Example Spark write config for a fault-tolerant ingestion:

hudi_options = {
'hoodie.table.name': 'orders_hudi',
'hoodie.datasource.write.recordkey.field': 'order_id',
'hoodie.datasource.write.precombine.field': 'ts',
'hoodie.datasource.write.partitionpath.field': 'order_date',
'hoodie.datasource.write.operation': 'upsert',
'hoodie.datasource.write.table.type': 'MERGE_ON_READ',
'hoodie.cleaner.policy': 'KEEP_LATEST_COMMITS',
'hoodie.keep.max.commits': 20,
'hoodie.keep.min.commits': 10,
'hoodie.datasource.write.keygenerator.class': 'org.apache.hudi.keygen.ComplexKeyGenerator'
}

Key points:

MERGE_ON_READ enables high-throughput writes with lazy compaction
Cleaner policies ensure metadata doesn’t grow unbounded
Precombine field ensures latest record is retained in case of duplicates

Handling Schema Evolution

Apache Hudi supports automatic schema evolution across versions:

Schema is tracked in Avro format via the table metadata
Enable schema validation:

hoodie.avro.schema.validate=true
hoodie.datasource.write.schema.evolution.enable=true

Best practice:

Always define a compatible schema with nullable fields for future additions

Compaction and Clustering Resilience

For Merge-on-Read tables, compaction is essential for performance:

Use inline compaction for small-scale jobs:

hoodie.compact.inline=true  
hoodie.compact.inline.max.delta.commits=5  

Or use asynchronous compaction in production:

hoodie.compact.async=true

Both modes are fault-tolerant and recoverable through timeline tracking.

Recovery from Write Failures

If a Spark job fails mid-write:

The commit file is not created (Hudi uses “marker” files)
The next job rolls back incomplete commits
Use the CLI to list and roll back manually if needed:

hudi-cli
> connect --path s3://my-hudi-table
> show commmits
> rollback <instant_time>

Monitoring and Observability

Use the following to monitor pipeline health:

Hudi Timeline Server UI
Apache Spark UI for job and task performance
CloudWatch / Prometheus for S3 or job metrics
Audit commit metadata with:

hdfs dfs -cat s3://table/.hoodie/ .commit files

Best Practices

Enable checkpointing and use idempotent writes
Tune compaction and cleaner policies for long-term stability
Use precombine keys to avoid stale records
Validate schema compatibility before writing
Monitor commit timeline regularly for orphaned or inflight commits

Conclusion

Apache Hudi and Spark together provide a powerful foundation for building fault-tolerant, real-time data pipelines.
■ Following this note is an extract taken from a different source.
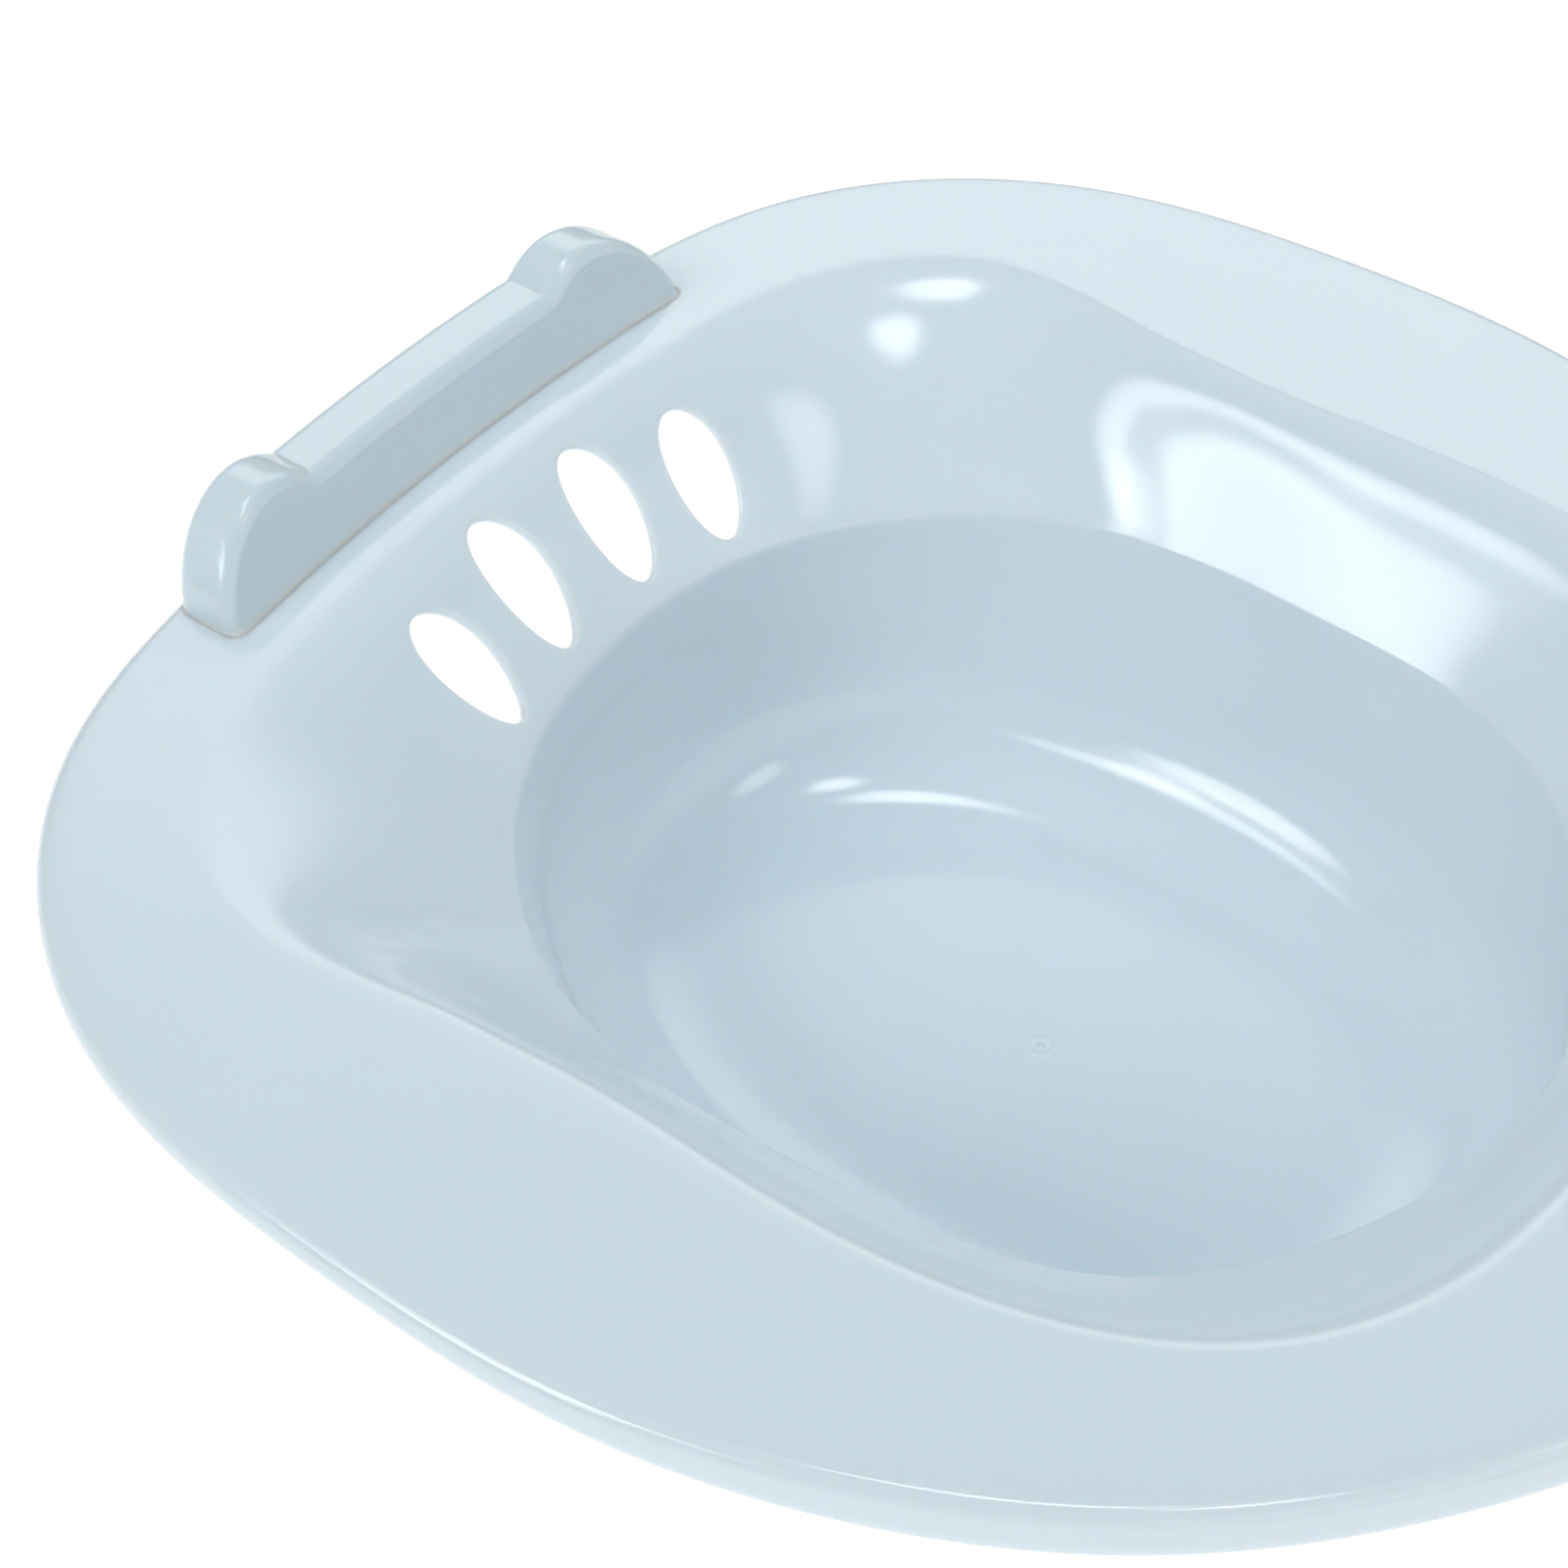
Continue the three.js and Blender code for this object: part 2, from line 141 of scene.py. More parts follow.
def surf2(t, s):
    """(r, z) and the section normal at plan angle t and section place s, 0 centre of floor to 9 end of lip."""
    t, s = np.broadcast_arrays(np.asarray(t, float), np.asarray(s, float))
    t, s = t.ravel(), s.ravel()
    ut, inv = np.unique(t, return_inverse=True)
    V, F = section(ut)
    V = [v[inv] for v in V]
    F = [tuple(x[inv] for x in f) for f in F]
    p, n = np.zeros((len(t), 2)), np.zeros((len(t), 2))
    seg = np.clip(np.floor(s).astype(int), 0, 8)
    f = s - seg
    starts = [V[0], F[0][1], F[1][1], F[2][1], F[3][1]]
    ends = [F[0][0], F[1][0], F[2][0], F[3][0], V[5]]
    for k in range(5):
        m = seg == 2 * k
        a, d = starts[k][m], ends[k][m] - starts[k][m]
        p[m] = a + d * f[m, None]
        d = unit(d)
        n[m] = np.stack([-d[:, 1], d[:, 0]], -1)
    for k in range(4):
        m = seg == 2 * k + 1
        st, en, cen, a1, turn, rad = (x[m] for x in F[k])
        if k == 2:
            g = f[m, None]
            p[m] = st * (1 - g) ** 2 + cen * 2 * g * (1 - g) + en * g**2
            d = unit((cen - st) * (1 - g) + (en - cen) * g)
            n[m] = np.stack([-d[:, 1], d[:, 0]], -1)
            continue
        a = a1 + turn * f[m]
        nn = np.stack([-np.sin(a), np.cos(a)], -1)
        p[m] = cen - nn * rad[:, None]
        n[m] = nn
    return p, n


def surf(t, s, depth=0.0):
    """Points of the surface depth below the inner one."""
    t, s = np.broadcast_arrays(np.asarray(t, float), np.asarray(s, float))
    p, n = surf2(t, s)
    p = p - n * np.broadcast_to(np.asarray(depth, float), t.shape).ravel()[:, None]
    tt = t.ravel()
    return np.stack([p[:, 0] * np.sin(tt), p[:, 0] * np.cos(tt), p[:, 1]], -1)


# ============================================================ a mesh under construction
class Build:
    def __init__(self):
        self.v, self.f, self.n = [], [], 0

    def add(self, pts):
        pts = np.asarray(pts, float).reshape(-1, 3)
        ids = np.arange(self.n, self.n + len(pts))
        self.v.append(pts)
        self.n += len(pts)
        return ids

    def face(self, ids, flip=False):
        out = []
        for i in ids:
            i = int(i)
            if i not in out:
                out.append(i)
        if len(out) >= 3:
            self.f.append(out[::-1] if flip else out)

    def quads(self, a, b, flip=False, closed=False):
        """Quads between two rows of vertex ids."""
        m = len(a)
        for i in range(m if closed else m - 1):
            j = (i + 1) % m
            self.face((a[i], a[j], b[j], b[i]), flip)

    def make(self, name, material):
        me = bpy.data.meshes.new(name)
        used, index = np.unique([i for f in self.f for i in f], return_inverse=True)
        cuts = np.cumsum([len(f) for f in self.f])[:-1]
        faces = [list(map(int, f)) for f in np.split(index, cuts)]
        me.from_pydata((np.concatenate(self.v)[used] * MM).tolist(), [], faces)
        me.polygons.foreach_set("use_smooth", [True] * len(me.polygons))
        me.validate(clean_customdata=False)
        me.update()
        ob = bpy.data.objects.new(name, me)
        bpy.context.scene.collection.objects.link(ob)
        me.materials.append(material)
        return ob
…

With support for incremental writes, transactional guarantees, and recovery mechanisms, Hudi helps ensure that your big data platform is not only scalable — but also resilient and production-grade.

By applying the right configurations and monitoring strategies, you can build durable, efficient, and low-latency data workflows that support a wide range of business-critical applications.